Short problem – Output only the lines running from the line bearing "claw(rx + claw_in);" through the line bearing "obj.matrix_world = world", character for character.
===============
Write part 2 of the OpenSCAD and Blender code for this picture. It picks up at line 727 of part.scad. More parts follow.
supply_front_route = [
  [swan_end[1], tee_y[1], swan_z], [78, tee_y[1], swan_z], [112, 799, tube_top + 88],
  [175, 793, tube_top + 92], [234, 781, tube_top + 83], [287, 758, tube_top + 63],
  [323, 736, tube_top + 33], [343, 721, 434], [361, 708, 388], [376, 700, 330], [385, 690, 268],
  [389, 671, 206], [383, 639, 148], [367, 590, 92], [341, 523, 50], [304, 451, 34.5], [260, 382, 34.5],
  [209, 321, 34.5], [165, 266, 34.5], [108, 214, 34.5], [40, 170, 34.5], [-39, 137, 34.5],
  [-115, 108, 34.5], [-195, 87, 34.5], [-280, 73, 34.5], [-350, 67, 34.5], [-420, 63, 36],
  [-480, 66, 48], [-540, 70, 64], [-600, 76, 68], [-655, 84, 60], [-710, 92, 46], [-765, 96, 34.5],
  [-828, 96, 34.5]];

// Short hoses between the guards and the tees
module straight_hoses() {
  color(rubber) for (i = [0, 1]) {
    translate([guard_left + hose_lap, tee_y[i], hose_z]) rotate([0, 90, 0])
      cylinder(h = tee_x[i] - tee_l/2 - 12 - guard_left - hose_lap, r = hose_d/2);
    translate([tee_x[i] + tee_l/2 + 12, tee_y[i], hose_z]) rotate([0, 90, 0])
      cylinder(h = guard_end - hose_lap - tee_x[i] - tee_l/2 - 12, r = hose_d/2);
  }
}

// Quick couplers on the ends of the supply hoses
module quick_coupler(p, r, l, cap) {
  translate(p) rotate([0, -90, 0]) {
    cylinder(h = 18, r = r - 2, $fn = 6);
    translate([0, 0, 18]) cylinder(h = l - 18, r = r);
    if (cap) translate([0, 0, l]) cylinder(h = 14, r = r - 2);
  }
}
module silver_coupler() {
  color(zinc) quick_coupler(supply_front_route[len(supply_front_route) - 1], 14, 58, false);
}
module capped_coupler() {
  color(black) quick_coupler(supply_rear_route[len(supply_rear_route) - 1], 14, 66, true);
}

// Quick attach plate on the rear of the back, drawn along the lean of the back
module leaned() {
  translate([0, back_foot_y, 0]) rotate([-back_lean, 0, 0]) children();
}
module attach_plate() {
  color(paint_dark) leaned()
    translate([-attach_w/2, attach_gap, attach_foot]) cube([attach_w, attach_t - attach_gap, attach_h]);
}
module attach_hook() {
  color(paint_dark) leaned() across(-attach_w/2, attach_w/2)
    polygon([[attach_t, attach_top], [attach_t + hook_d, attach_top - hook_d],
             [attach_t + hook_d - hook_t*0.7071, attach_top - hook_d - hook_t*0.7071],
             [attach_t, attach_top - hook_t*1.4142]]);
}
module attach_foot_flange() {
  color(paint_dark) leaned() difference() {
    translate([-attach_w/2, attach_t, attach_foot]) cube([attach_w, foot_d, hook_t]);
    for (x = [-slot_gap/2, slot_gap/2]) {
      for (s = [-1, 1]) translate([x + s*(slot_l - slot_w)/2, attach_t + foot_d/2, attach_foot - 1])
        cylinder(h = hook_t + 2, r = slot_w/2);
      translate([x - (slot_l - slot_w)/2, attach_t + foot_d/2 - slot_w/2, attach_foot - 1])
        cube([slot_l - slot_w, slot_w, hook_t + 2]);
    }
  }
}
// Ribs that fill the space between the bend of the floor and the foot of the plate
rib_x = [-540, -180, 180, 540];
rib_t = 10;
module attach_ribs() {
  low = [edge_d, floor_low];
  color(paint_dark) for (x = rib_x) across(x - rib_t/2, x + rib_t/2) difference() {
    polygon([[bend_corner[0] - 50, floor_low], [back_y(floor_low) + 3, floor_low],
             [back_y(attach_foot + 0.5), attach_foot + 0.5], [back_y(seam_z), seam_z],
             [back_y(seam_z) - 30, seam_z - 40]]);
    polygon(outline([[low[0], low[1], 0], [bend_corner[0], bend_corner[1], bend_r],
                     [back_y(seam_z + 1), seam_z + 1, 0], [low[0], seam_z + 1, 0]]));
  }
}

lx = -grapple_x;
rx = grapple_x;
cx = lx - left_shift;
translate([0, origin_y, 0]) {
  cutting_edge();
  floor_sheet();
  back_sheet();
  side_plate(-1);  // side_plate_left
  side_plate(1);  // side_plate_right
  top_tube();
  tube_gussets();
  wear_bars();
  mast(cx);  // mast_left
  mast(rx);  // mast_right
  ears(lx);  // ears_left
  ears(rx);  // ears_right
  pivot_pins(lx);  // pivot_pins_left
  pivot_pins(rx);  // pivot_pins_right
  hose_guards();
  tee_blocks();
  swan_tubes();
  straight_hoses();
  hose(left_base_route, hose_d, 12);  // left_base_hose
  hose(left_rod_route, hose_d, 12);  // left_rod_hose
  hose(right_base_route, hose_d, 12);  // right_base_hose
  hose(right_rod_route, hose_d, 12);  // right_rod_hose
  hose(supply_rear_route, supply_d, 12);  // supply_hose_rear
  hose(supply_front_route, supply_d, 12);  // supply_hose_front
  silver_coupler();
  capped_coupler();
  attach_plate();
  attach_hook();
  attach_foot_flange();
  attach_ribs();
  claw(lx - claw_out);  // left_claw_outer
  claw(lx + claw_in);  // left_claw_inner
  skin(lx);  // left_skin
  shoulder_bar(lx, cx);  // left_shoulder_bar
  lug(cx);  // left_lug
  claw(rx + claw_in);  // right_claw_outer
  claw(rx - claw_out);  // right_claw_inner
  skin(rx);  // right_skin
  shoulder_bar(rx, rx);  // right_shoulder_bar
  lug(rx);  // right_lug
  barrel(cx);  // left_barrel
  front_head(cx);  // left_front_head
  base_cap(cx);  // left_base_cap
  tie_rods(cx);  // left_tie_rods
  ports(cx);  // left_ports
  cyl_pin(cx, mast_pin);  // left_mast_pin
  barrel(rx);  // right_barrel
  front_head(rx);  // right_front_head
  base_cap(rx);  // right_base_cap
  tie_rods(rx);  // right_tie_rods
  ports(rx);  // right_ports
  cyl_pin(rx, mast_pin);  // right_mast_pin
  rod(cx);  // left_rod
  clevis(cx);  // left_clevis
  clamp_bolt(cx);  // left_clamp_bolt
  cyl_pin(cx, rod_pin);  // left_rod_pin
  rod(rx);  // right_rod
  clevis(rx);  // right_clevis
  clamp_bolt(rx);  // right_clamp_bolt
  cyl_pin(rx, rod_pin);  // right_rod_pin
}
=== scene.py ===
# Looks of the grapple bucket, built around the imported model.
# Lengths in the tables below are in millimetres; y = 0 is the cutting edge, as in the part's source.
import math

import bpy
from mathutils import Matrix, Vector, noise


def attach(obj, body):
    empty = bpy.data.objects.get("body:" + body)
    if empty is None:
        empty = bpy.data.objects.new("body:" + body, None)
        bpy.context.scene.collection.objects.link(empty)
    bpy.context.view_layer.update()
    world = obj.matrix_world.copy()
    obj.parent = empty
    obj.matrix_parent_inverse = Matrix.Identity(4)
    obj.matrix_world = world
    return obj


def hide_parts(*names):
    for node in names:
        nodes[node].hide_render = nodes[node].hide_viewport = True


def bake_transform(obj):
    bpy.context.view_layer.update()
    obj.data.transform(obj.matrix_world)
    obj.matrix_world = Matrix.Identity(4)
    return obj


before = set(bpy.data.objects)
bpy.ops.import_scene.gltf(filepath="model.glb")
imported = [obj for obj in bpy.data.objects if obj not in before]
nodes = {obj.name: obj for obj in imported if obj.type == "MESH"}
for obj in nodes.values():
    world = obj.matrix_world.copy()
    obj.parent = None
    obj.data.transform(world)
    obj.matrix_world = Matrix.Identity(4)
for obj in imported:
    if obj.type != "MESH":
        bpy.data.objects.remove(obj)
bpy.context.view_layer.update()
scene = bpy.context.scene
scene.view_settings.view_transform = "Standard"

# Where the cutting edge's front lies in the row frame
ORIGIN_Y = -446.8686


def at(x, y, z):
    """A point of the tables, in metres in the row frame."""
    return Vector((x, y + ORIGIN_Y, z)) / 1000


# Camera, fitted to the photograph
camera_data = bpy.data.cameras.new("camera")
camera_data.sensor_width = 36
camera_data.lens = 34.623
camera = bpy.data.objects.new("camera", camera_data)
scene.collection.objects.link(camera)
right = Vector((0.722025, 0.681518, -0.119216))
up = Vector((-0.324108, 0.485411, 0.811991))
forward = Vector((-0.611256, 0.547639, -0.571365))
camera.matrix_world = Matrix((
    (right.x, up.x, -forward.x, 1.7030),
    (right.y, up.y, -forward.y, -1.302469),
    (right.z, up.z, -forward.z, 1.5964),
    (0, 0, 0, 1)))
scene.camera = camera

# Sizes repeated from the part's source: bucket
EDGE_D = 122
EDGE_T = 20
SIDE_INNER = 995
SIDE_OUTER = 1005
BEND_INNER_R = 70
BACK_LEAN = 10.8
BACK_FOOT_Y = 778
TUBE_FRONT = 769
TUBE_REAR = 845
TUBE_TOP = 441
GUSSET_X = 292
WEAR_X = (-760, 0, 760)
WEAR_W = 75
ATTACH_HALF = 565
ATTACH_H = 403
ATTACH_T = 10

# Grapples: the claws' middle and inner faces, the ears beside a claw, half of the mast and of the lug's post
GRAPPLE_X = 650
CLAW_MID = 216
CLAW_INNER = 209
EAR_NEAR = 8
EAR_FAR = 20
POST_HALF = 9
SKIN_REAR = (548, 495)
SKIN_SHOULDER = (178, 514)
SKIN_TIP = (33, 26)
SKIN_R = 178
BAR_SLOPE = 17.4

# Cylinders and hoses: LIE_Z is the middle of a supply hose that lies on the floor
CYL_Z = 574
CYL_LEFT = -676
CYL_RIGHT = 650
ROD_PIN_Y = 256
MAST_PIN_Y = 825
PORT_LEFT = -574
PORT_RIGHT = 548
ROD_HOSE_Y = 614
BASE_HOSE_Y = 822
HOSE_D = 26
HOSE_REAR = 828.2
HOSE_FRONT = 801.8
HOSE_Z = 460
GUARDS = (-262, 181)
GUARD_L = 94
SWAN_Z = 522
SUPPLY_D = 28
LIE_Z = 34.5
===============
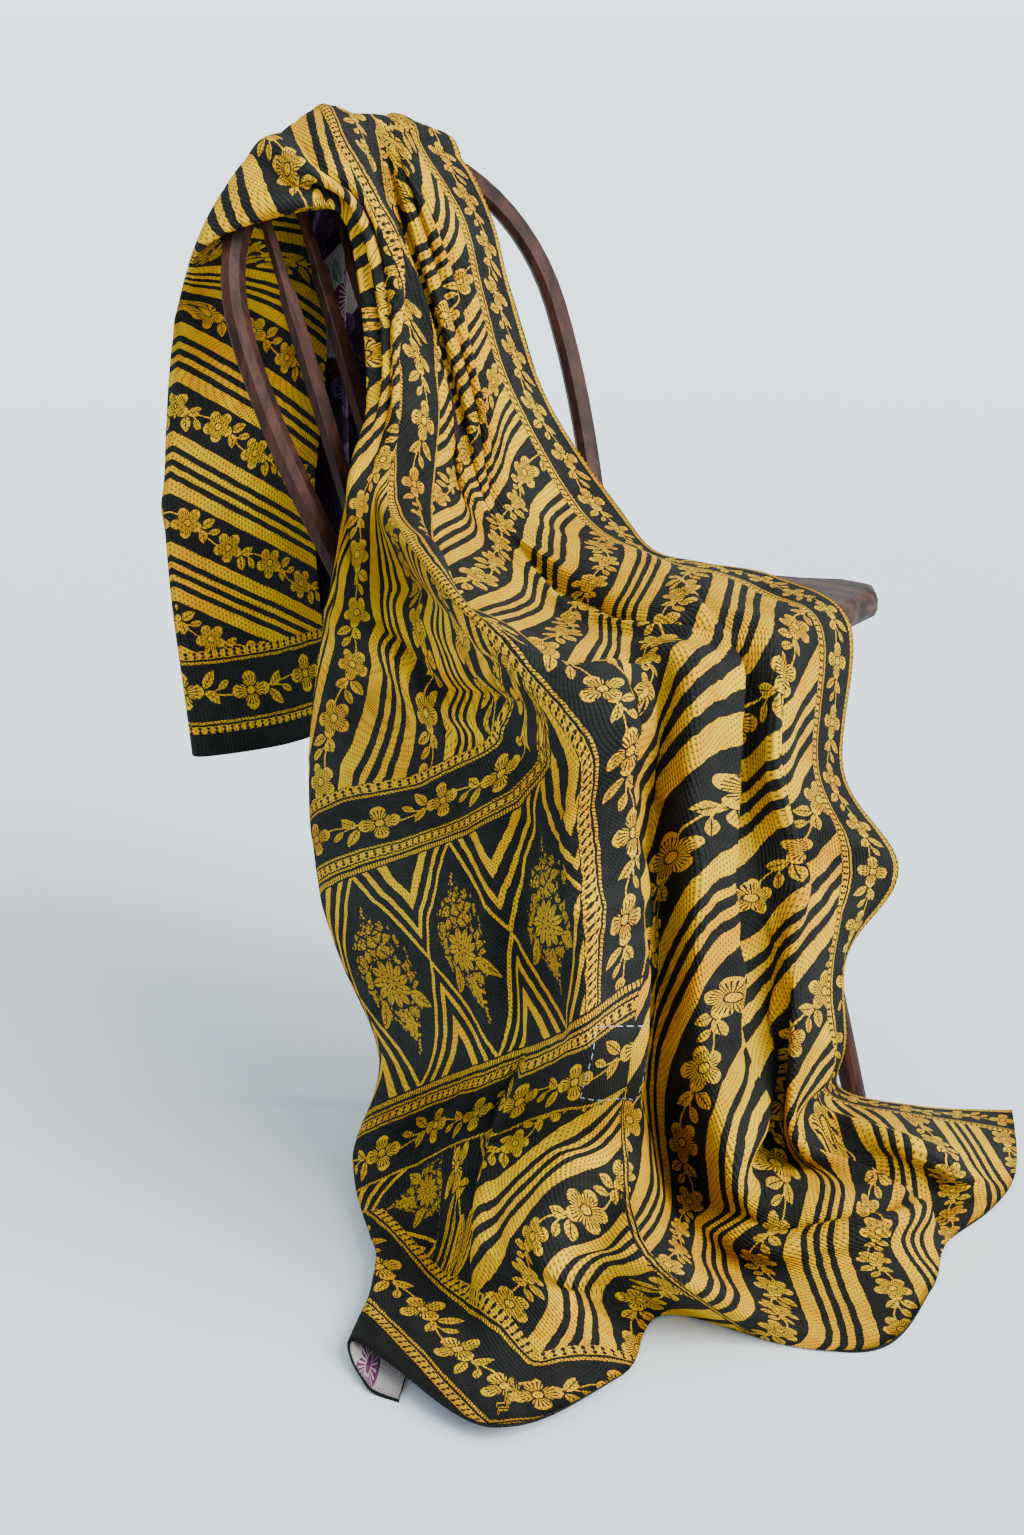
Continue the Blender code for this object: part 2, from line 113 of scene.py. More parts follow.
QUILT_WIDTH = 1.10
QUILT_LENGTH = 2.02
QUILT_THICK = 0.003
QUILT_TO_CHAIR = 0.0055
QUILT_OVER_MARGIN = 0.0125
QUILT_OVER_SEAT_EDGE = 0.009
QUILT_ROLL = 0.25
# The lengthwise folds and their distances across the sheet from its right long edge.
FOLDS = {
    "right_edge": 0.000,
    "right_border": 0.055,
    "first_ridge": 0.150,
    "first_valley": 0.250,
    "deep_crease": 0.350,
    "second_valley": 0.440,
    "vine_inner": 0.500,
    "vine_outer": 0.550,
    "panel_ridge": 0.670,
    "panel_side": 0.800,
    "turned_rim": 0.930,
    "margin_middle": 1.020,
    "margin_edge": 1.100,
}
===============
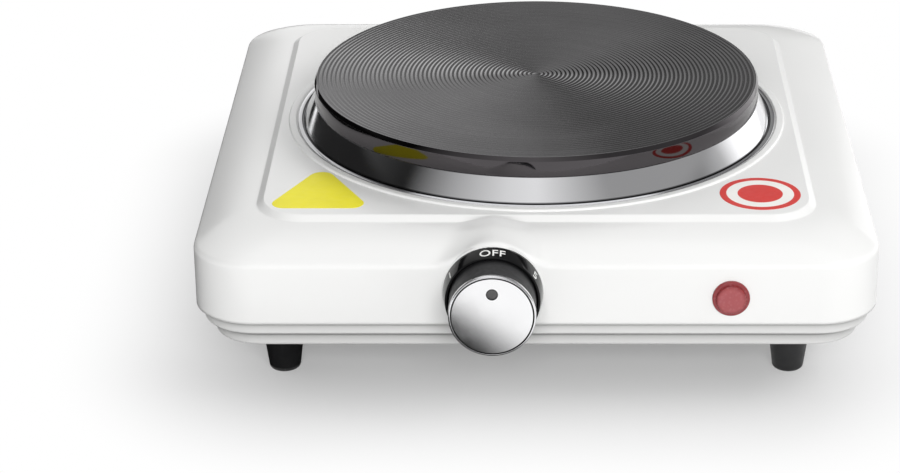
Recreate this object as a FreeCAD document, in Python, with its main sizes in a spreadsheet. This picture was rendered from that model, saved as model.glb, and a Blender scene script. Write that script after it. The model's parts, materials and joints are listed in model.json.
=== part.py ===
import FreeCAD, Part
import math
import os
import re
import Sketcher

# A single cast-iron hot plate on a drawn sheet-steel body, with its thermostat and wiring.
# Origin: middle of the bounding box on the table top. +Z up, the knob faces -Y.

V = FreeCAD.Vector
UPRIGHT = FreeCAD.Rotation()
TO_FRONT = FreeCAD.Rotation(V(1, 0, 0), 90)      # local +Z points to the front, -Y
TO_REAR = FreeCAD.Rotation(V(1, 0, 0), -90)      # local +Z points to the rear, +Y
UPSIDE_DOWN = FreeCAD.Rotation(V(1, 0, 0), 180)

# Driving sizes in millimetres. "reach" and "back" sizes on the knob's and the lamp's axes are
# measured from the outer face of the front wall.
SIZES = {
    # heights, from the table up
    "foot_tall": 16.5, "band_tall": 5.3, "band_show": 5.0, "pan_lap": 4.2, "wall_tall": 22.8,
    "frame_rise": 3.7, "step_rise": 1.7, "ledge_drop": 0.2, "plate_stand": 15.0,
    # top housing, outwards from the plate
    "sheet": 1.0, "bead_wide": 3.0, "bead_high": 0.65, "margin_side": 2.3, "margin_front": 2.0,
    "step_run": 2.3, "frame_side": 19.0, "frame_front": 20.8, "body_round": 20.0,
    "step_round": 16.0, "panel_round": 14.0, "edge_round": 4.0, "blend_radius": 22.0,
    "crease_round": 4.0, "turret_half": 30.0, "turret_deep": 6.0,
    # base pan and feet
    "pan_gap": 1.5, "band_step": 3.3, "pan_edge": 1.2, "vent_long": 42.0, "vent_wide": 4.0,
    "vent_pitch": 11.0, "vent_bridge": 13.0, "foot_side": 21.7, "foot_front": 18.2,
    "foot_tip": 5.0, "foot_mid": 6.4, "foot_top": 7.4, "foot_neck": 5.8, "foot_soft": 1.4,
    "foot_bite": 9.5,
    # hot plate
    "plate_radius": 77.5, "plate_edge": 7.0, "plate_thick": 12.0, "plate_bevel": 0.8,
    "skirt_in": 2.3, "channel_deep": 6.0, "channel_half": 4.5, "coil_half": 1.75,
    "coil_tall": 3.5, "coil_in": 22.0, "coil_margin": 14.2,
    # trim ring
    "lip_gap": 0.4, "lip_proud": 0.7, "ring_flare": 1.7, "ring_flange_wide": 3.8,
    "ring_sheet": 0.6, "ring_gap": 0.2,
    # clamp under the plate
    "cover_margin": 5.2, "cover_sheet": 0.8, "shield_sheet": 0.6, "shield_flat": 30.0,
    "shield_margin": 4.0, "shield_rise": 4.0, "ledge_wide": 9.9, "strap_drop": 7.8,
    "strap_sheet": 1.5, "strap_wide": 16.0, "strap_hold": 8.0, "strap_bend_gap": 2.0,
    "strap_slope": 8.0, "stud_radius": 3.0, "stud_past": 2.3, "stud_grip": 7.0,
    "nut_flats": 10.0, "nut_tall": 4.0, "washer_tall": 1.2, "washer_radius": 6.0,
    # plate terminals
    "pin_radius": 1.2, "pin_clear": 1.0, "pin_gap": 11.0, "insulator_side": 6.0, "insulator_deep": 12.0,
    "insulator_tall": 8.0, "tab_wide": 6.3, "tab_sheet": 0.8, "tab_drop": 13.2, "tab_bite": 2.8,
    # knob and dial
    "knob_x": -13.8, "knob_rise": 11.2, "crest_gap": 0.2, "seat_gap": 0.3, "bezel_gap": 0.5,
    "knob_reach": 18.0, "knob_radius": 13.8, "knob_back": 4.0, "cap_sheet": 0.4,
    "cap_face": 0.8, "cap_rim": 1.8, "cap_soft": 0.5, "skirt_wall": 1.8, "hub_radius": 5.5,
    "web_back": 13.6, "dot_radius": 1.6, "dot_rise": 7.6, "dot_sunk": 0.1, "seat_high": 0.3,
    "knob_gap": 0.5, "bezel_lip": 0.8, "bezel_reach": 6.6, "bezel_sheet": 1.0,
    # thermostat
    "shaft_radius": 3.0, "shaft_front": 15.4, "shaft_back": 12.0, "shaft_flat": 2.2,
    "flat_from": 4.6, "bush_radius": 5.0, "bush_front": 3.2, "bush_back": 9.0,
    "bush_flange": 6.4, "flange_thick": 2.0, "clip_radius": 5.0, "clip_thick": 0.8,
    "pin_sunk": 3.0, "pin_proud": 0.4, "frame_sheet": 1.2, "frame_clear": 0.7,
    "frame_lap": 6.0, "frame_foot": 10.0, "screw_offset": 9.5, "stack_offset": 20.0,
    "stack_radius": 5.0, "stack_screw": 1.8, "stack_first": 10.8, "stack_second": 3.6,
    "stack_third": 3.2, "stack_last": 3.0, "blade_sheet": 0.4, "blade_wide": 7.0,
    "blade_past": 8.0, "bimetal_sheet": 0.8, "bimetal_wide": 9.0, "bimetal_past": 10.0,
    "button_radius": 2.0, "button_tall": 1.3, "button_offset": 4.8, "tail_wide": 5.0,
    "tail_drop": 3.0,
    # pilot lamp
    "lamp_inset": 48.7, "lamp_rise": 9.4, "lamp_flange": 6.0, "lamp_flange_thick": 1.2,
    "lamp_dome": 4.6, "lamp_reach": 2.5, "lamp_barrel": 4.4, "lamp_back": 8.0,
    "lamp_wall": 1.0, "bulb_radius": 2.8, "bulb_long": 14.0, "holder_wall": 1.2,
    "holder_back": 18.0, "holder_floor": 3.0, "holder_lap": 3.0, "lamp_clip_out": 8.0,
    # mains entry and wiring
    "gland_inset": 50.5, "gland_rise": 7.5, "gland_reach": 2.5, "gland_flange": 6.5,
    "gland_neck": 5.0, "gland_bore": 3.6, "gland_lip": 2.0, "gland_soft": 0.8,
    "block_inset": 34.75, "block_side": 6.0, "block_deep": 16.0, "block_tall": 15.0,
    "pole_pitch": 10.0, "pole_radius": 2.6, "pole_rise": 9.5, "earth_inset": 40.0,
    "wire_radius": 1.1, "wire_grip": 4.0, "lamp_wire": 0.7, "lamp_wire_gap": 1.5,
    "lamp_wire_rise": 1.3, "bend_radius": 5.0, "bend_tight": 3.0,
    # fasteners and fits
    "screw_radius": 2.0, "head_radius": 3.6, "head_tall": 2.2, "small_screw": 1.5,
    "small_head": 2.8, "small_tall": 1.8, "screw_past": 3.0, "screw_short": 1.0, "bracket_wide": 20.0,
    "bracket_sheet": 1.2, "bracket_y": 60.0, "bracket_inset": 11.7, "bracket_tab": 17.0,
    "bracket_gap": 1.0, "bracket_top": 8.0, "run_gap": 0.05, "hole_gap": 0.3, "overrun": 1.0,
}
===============
Response to the task –
  claw(rx + claw_in);  // right_claw_outer
  claw(rx - claw_out);  // right_claw_inner
  skin(rx);  // right_skin
  shoulder_bar(rx, rx);  // right_shoulder_bar
  lug(rx);  // right_lug
  barrel(cx);  // left_barrel
  front_head(cx);  // left_front_head
  base_cap(cx);  // left_base_cap
  tie_rods(cx);  // left_tie_rods
  ports(cx);  // left_ports
  cyl_pin(cx, mast_pin);  // left_mast_pin
  barrel(rx);  // right_barrel
  front_head(rx);  // right_front_head
  base_cap(rx);  // right_base_cap
  tie_rods(rx);  // right_tie_rods
  ports(rx);  // right_ports
  cyl_pin(rx, mast_pin);  // right_mast_pin
  rod(cx);  // left_rod
  clevis(cx);  // left_clevis
  clamp_bolt(cx);  // left_clamp_bolt
  cyl_pin(cx, rod_pin);  // left_rod_pin
  rod(rx);  // right_rod
  clevis(rx);  // right_clevis
  clamp_bolt(rx);  // right_clamp_bolt
  cyl_pin(rx, rod_pin);  // right_rod_pin
}
=== scene.py ===
# Looks of the grapple bucket, built around the imported model.
# Lengths in the tables below are in millimetres; y = 0 is the cutting edge, as in the part's source.
import math

import bpy
from mathutils import Matrix, Vector, noise


def attach(obj, body):
    empty = bpy.data.objects.get("body:" + body)
    if empty is None:
        empty = bpy.data.objects.new("body:" + body, None)
        bpy.context.scene.collection.objects.link(empty)
    bpy.context.view_layer.update()
    world = obj.matrix_world.copy()
    obj.parent = empty
    obj.matrix_parent_inverse = Matrix.Identity(4)
    obj.matrix_world = world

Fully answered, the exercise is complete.